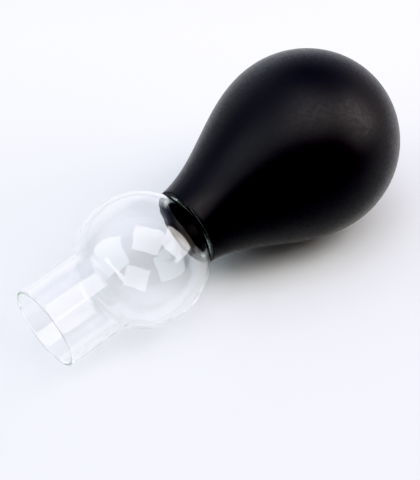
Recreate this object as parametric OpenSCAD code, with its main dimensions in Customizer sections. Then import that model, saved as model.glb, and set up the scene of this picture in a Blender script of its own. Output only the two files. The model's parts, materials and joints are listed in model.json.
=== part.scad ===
// Hand suction aspirator: a blown glass body with a round trap, pushed into
// the neck of a hollow rubber squeeze bulb. It lies on its side at rest, on
// the trap and on the rubber bulb's belly, with the open tube just off the
// table. +Z is up, the table is z = 0, and +X runs from the open mouth
// towards the rubber bulb. Millimetres.
//
// Both pieces are turned shapes on one axis. Their outlines are lists of
// [radius, distance from the open mouth], and lie() lays them down.

/* [Glass body] */
// Outside diameter of the open tube
tube_d = 26; // [22:0.5:30]
// Thickness of the glass in the tube and the neck
glass_wall = 1.2; // [0.8:0.1:1.6]
// Outside diameter of the round trap
trap_d = 40.8; // [38:0.2:46]
// Thickness of the glass in the trap, where blowing has thinned it
trap_wall = 0.7; // [0.5:0.1:1.2]
// Distance from the open mouth to the trap's centre
trap_at = 36; // [34:0.5:44]
// Radius of the curve from the tube into the trap
tube_fillet = 4; // [2:0.5:6]
// Outside diameter of the neck that the rubber grips
neck_d = 20.5; // [17:0.5:21]
// Radius of the curve from the trap into the neck
neck_fillet = 1.5; // [1:0.25:2.5]
// How far the neck reaches past the rubber's lip
neck_reach = 16.5; // [13:0.5:22]

/* [Rubber bulb] */
// Distance from the trap's centre to the rubber's lip
lip_offset = 17.5; // [17.5:0.25:18.5]
// Diameter of the rubber's narrow end, before it begins to swell
collar_d = 24.8; // [24.8:0.2:28]
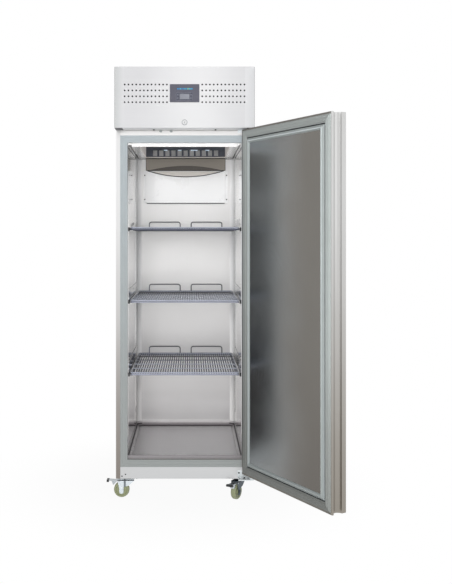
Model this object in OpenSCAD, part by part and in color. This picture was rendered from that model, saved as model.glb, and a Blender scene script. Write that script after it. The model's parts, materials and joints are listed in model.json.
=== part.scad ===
// Commercial upright freezer with one solid door, three wire shelves and four swivel casters.
// Millimetres. +Z is up, +Y runs from the door to the back, and the origin is on the floor
// under the middle of the cabinet. The door is drawn open, as it stands at rest.

/* [Cabinet] */
// Width over the side panels
cab_w = 660; // [640:1:720]
// Height from the floor to the top of the hood
total_h = 2064; // [2000:1:2130]
// Depth from the front frame plane to the back panel
cab_d = 745; // [700:1:800]
// Thickness of the insulated side walls
wall_t = 56; // [50:1:64]
// Thickness of the insulated back wall
back_t = 66; // [55:1:80]
// Thickness of the insulated ceiling
ceiling_t = 70; // [60:1:80]
// Thickness of the insulated floor
floor_t = 96; // [85:1:110]
// Thickness of the folded sheet metal
sheet = 1.2; // [0.8:0.1:1.5]
// Width of the steel jamb beside the grey frame
jamb_w = 21; // [16:1:26]
// Height of the steel rail under the grey frame
rail_h = 56; // [45:1:70]
// Depth of the grey frame
frame_t = 14; // [10:1:18]
// Radius of the rear upright corners of the liner
liner_r = 29; // [15:1:40]
// Height of the spill lip at the front of the cabinet floor
lip_h = 13; // [8:1:18]

/* [Hood] */
// Height of the refrigeration compartment
unit_h = 289; // [270:1:320]
// How far the hood stands in front of the frame plane
hood_out = 75; // [70:1:85]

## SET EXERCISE
Repeat the entries above exactly, beginning at their first line and ending with the line that contains "neck_reach = 16.5; // [13:0.5:22]", with nothing added.

## EXPECTED ANSWER
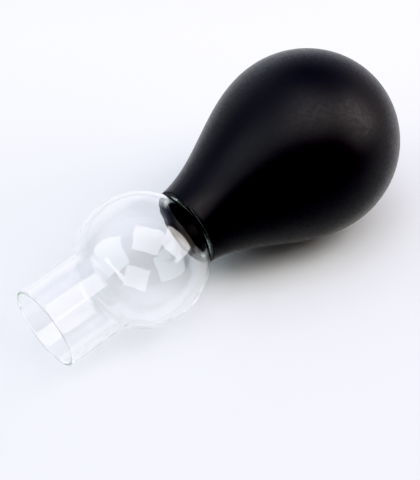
Recreate this object as parametric OpenSCAD code, with its main dimensions in Customizer sections. Then import that model, saved as model.glb, and set up the scene of this picture in a Blender script of its own. Output only the two files. The model's parts, materials and joints are listed in model.json.
=== part.scad ===
// Hand suction aspirator: a blown glass body with a round trap, pushed into
// the neck of a hollow rubber squeeze bulb. It lies on its side at rest, on
// the trap and on the rubber bulb's belly, with the open tube just off the
// table. +Z is up, the table is z = 0, and +X runs from the open mouth
// towards the rubber bulb. Millimetres.
//
// Both pieces are turned shapes on one axis. Their outlines are lists of
// [radius, distance from the open mouth], and lie() lays them down.

/* [Glass body] */
// Outside diameter of the open tube
tube_d = 26; // [22:0.5:30]
// Thickness of the glass in the tube and the neck
glass_wall = 1.2; // [0.8:0.1:1.6]
// Outside diameter of the round trap
trap_d = 40.8; // [38:0.2:46]
// Thickness of the glass in the trap, where blowing has thinned it
trap_wall = 0.7; // [0.5:0.1:1.2]
// Distance from the open mouth to the trap's centre
trap_at = 36; // [34:0.5:44]
// Radius of the curve from the tube into the trap
tube_fillet = 4; // [2:0.5:6]
// Outside diameter of the neck that the rubber grips
neck_d = 20.5; // [17:0.5:21]
// Radius of the curve from the trap into the neck
neck_fillet = 1.5; // [1:0.25:2.5]
// How far the neck reaches past the rubber's lip
neck_reach = 16.5; // [13:0.5:22]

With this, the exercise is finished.